EXERCISE REQUIREMENTS: Your task is to print all of the material verbatim.
[start]
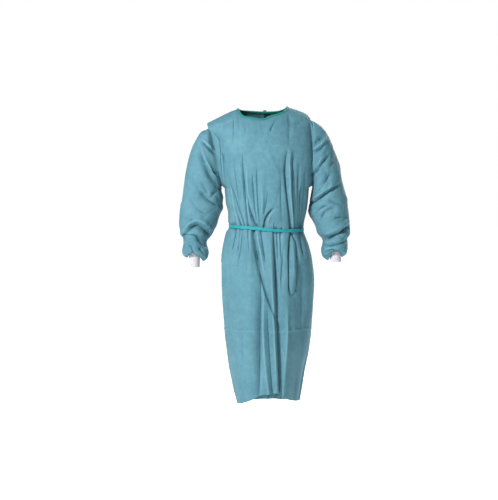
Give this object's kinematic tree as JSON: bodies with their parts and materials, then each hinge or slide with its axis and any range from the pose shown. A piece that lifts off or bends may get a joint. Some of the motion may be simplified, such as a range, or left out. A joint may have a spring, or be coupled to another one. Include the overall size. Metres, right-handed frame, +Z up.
{
  "type": "surgical gown",
  "caption": "Long-sleeved surgical gown held in its worn shape, with a bound neckline, knitted cuffs, a waist tape and a lapped back tied at neck and waist",
  "frame": {"origin": "between the two neck points, at the height where the shoulders carry the gown", "axes": "+Z up along the wearer's height, -Y is the gown's front, +X is the wearer's left"},
  "size_m": [0.659, 0.3449, 1.1453],
  "materials": {
    "gown_cloth": "matt nonwoven, teal blue",
    "neck_binding": "matt folded binding, green teal",
    "belt_tape": "flat tape, turquoise",
    "knit_cuff": "ribbed knit, white"
  },
  "bodies": {
    "root": {"body_front": "gown_cloth", "body_back_left": "gown_cloth", "body_back_right": "gown_cloth", "sleeve_left": "gown_cloth", "sleeve_right": "gown_cloth", "cuff_left": "knit_cuff", "cuff_right": "knit_cuff", "neck_binding": "neck_binding", "neck_knot": "neck_binding", "neck_tie_left": "neck_binding", "neck_tie_right": "neck_binding", "belt": "belt_tape", "belt_knot": "belt_tape", "belt_tie_left": "belt_tape", "belt_tie_right": "belt_tape"}
  },
  "joints": []
}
[end]
WORKED ANSWER:
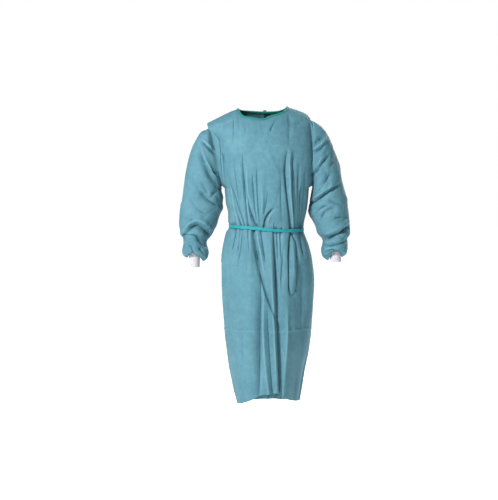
Give this object's kinematic tree as JSON: bodies with their parts and materials, then each hinge or slide with its axis and any range from the pose shown. A piece that lifts off or bends may get a joint. Some of the motion may be simplified, such as a range, or left out. A joint may have a spring, or be coupled to another one. Include the overall size. Metres, right-handed frame, +Z up.
{
  "type": "surgical gown",
  "caption": "Long-sleeved surgical gown held in its worn shape, with a bound neckline, knitted cuffs, a waist tape and a lapped back tied at neck and waist",
  "frame": {"origin": "between the two neck points, at the height where the shoulders carry the gown", "axes": "+Z up along the wearer's height, -Y is the gown's front, +X is the wearer's left"},
  "size_m": [0.659, 0.3449, 1.1453],
  "materials": {
    "gown_cloth": "matt nonwoven, teal blue",
    "neck_binding": "matt folded binding, green teal",
    "belt_tape": "flat tape, turquoise",
    "knit_cuff": "ribbed knit, white"
  },
  "bodies": {
    "root": {"body_front": "gown_cloth", "body_back_left": "gown_cloth", "body_back_right": "gown_cloth", "sleeve_left": "gown_cloth", "sleeve_right": "gown_cloth", "cuff_left": "knit_cuff", "cuff_right": "knit_cuff", "neck_binding": "neck_binding", "neck_knot": "neck_binding", "neck_tie_left": "neck_binding", "neck_tie_right": "neck_binding", "belt": "belt_tape", "belt_knot": "belt_tape", "belt_tie_left": "belt_tape", "belt_tie_right": "belt_tape"}
  },
  "joints": []
}